▼

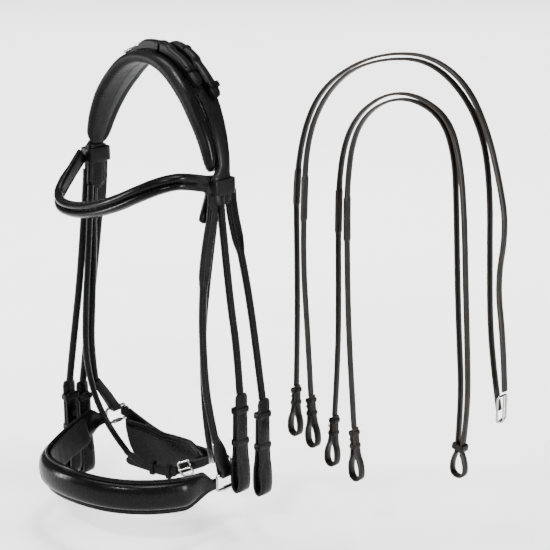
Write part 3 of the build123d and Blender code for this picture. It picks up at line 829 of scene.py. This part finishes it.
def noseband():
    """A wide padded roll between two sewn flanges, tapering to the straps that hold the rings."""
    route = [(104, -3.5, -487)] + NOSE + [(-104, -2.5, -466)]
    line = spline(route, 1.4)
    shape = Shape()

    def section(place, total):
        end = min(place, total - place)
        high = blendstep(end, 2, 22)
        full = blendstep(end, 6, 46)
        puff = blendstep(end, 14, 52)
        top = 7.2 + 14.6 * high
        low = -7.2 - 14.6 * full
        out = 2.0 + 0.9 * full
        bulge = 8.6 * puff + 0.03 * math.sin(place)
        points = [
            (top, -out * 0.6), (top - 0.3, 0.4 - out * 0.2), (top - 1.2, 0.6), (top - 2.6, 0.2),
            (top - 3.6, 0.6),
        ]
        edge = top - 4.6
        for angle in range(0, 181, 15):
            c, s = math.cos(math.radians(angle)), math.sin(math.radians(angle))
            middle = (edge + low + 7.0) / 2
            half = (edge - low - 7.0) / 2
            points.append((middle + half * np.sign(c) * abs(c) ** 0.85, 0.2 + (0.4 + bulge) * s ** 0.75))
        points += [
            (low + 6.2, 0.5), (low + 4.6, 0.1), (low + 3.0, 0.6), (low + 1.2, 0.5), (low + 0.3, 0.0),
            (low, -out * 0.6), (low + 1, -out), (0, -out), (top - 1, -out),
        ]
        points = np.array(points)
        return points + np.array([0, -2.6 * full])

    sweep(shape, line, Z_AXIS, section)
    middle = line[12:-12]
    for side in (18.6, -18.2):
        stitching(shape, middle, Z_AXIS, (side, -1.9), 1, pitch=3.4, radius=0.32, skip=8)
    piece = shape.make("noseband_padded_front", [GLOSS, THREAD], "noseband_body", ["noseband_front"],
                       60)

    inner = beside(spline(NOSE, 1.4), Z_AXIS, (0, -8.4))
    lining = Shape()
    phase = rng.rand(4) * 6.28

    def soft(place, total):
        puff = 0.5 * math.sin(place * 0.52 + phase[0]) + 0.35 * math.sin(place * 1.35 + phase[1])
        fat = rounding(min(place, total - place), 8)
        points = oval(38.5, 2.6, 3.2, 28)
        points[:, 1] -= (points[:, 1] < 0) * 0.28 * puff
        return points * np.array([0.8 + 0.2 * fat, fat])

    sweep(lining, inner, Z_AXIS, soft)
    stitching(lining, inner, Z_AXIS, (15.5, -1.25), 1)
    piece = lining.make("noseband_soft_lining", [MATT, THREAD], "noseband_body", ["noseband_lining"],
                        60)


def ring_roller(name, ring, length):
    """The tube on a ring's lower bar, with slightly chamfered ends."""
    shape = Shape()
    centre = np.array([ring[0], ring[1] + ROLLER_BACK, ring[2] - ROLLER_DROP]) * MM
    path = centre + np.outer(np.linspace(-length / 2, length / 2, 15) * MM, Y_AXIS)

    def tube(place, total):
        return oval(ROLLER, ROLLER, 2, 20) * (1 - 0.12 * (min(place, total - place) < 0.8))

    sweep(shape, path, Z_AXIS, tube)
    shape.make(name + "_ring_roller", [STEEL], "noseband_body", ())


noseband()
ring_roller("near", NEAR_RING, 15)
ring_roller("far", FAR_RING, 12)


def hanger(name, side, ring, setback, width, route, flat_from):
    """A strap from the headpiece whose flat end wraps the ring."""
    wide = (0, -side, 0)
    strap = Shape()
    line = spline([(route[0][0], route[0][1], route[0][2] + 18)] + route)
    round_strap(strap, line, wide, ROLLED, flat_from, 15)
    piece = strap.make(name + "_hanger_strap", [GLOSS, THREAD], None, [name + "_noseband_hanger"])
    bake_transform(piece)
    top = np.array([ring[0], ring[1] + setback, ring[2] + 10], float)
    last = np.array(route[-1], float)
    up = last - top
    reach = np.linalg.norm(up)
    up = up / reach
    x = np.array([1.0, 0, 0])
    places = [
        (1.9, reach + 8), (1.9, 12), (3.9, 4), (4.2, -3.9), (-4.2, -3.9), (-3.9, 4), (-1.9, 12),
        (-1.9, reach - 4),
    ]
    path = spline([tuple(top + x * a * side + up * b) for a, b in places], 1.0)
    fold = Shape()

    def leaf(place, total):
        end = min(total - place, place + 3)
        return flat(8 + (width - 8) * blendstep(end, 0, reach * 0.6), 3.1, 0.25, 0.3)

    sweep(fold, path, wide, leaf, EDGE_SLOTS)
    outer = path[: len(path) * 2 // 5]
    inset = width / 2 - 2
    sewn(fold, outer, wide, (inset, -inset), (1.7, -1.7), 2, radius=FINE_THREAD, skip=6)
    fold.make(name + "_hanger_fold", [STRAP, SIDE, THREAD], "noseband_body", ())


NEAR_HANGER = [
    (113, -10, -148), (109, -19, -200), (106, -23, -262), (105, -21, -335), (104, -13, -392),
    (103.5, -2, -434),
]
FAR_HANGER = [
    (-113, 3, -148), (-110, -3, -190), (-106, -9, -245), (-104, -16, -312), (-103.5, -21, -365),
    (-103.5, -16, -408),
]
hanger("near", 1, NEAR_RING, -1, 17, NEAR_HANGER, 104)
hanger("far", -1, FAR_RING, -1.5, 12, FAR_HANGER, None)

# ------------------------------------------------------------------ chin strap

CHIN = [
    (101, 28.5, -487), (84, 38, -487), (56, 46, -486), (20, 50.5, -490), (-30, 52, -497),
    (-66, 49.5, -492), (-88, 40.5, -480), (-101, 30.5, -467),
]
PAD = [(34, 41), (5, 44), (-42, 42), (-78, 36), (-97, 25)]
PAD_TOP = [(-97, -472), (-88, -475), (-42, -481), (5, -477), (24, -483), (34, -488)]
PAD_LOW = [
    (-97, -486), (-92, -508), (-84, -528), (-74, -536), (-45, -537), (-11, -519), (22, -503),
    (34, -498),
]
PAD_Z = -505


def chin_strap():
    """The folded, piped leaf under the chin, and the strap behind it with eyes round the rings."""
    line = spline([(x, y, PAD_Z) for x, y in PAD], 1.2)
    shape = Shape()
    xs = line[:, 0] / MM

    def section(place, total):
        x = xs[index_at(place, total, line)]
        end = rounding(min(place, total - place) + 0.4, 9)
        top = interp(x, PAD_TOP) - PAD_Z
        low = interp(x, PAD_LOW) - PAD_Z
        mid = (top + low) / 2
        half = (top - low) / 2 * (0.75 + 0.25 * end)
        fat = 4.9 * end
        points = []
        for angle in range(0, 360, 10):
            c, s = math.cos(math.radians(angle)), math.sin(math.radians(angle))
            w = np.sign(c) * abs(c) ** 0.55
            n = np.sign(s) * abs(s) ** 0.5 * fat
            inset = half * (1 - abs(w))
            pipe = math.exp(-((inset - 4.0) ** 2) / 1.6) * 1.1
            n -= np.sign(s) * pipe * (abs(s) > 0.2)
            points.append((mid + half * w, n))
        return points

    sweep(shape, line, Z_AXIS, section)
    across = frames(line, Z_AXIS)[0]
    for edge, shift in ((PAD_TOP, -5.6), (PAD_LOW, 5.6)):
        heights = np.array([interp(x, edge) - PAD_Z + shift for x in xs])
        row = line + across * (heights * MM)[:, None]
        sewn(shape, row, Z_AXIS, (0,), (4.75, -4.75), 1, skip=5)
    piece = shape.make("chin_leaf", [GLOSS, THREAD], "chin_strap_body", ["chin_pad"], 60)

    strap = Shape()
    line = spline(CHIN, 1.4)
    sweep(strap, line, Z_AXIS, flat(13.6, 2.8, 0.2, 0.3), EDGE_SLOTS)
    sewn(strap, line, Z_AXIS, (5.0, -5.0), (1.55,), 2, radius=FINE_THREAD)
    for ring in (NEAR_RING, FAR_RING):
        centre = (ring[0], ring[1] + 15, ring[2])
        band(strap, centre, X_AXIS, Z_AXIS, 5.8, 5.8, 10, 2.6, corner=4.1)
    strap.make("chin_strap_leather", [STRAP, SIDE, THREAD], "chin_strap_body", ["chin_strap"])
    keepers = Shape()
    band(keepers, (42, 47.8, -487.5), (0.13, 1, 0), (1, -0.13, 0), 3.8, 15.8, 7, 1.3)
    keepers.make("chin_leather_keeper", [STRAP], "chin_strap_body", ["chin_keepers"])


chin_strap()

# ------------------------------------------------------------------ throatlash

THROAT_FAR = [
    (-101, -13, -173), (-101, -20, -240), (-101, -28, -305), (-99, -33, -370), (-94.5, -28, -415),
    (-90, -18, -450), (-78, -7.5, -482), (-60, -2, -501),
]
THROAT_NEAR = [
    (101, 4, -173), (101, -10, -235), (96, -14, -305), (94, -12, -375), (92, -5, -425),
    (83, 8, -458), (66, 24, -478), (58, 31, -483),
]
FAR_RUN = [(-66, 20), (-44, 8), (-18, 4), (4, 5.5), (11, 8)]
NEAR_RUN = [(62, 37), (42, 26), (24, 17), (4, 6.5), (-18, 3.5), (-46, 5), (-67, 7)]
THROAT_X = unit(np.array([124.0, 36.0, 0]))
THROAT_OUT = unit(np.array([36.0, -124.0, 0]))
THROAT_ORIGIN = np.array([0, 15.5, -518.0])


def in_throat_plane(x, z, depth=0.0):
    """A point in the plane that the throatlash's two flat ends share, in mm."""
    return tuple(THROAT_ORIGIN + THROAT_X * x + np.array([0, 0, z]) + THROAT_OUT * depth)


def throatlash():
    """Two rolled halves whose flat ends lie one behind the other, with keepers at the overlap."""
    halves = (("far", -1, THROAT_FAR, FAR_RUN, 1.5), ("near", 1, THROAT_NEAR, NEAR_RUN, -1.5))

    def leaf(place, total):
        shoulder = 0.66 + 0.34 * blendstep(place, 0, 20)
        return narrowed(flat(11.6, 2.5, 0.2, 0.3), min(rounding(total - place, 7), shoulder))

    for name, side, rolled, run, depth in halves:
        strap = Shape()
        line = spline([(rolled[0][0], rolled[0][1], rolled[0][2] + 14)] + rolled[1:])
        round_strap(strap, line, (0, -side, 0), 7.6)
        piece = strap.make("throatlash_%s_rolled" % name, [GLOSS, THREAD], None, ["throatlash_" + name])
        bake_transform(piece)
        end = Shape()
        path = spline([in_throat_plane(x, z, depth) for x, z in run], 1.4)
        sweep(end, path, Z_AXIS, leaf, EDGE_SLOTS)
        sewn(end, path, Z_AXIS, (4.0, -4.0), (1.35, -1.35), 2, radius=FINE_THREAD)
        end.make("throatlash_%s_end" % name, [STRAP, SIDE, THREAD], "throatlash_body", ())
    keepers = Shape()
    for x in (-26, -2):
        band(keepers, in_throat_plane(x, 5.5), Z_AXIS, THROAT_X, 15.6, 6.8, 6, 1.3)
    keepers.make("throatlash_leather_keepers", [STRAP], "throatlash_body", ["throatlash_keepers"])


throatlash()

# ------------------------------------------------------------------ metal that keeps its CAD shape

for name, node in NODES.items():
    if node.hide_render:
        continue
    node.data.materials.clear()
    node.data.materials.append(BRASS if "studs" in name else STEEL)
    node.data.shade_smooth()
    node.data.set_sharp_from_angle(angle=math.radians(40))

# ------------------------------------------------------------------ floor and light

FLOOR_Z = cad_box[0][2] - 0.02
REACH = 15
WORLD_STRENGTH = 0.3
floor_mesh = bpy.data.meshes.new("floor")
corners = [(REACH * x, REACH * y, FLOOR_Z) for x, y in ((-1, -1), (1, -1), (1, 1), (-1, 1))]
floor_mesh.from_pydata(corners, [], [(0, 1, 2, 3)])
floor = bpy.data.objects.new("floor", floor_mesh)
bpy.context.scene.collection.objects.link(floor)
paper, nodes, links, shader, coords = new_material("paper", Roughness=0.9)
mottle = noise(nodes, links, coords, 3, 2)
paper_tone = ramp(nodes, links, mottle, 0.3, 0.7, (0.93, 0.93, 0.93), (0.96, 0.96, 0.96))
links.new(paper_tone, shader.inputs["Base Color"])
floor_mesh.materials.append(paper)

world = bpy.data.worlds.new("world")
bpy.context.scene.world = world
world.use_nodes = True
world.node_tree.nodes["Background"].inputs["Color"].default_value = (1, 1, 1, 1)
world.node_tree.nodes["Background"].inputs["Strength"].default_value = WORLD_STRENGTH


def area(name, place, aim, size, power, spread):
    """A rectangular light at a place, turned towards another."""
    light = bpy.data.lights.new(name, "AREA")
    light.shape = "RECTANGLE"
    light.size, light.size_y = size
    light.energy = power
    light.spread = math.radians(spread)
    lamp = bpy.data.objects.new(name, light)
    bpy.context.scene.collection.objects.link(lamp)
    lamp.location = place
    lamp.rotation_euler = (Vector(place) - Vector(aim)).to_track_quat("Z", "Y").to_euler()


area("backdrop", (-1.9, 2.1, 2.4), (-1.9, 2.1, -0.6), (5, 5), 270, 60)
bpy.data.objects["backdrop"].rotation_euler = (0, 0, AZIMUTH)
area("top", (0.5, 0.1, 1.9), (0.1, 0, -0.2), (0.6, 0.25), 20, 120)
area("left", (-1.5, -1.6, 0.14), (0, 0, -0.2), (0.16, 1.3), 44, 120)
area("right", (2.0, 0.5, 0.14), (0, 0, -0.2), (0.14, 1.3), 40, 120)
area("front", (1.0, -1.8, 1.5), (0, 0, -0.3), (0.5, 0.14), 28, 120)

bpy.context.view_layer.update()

▲

• **Request**
Word for word, reproduce the listing above from its start up to and including the line that has "return points +". Give only those lines.

• **Answer**
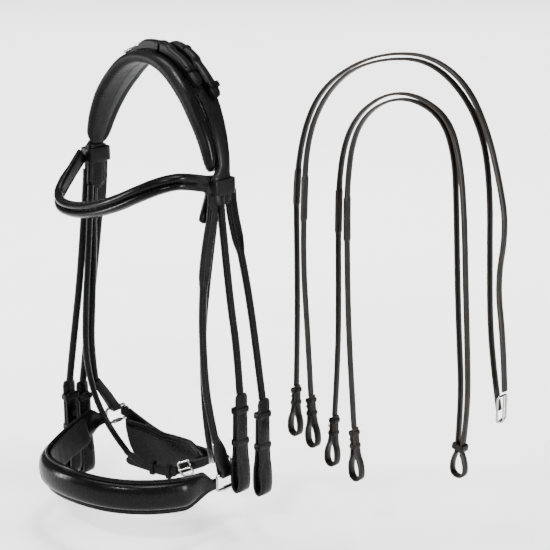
Write part 3 of the build123d and Blender code for this picture. It picks up at line 829 of scene.py. This part finishes it.
def noseband():
    """A wide padded roll between two sewn flanges, tapering to the straps that hold the rings."""
    route = [(104, -3.5, -487)] + NOSE + [(-104, -2.5, -466)]
    line = spline(route, 1.4)
    shape = Shape()

    def section(place, total):
        end = min(place, total - place)
        high = blendstep(end, 2, 22)
        full = blendstep(end, 6, 46)
        puff = blendstep(end, 14, 52)
        top = 7.2 + 14.6 * high
        low = -7.2 - 14.6 * full
        out = 2.0 + 0.9 * full
        bulge = 8.6 * puff + 0.03 * math.sin(place)
        points = [
            (top, -out * 0.6), (top - 0.3, 0.4 - out * 0.2), (top - 1.2, 0.6), (top - 2.6, 0.2),
            (top - 3.6, 0.6),
        ]
        edge = top - 4.6
        for angle in range(0, 181, 15):
            c, s = math.cos(math.radians(angle)), math.sin(math.radians(angle))
            middle = (edge + low + 7.0) / 2
            half = (edge - low - 7.0) / 2
            points.append((middle + half * np.sign(c) * abs(c) ** 0.85, 0.2 + (0.4 + bulge) * s ** 0.75))
        points += [
            (low + 6.2, 0.5), (low + 4.6, 0.1), (low + 3.0, 0.6), (low + 1.2, 0.5), (low + 0.3, 0.0),
            (low, -out * 0.6), (low + 1, -out), (0, -out), (top - 1, -out),
        ]
        points = np.array(points)
        return points + np.array([0, -2.6 * full])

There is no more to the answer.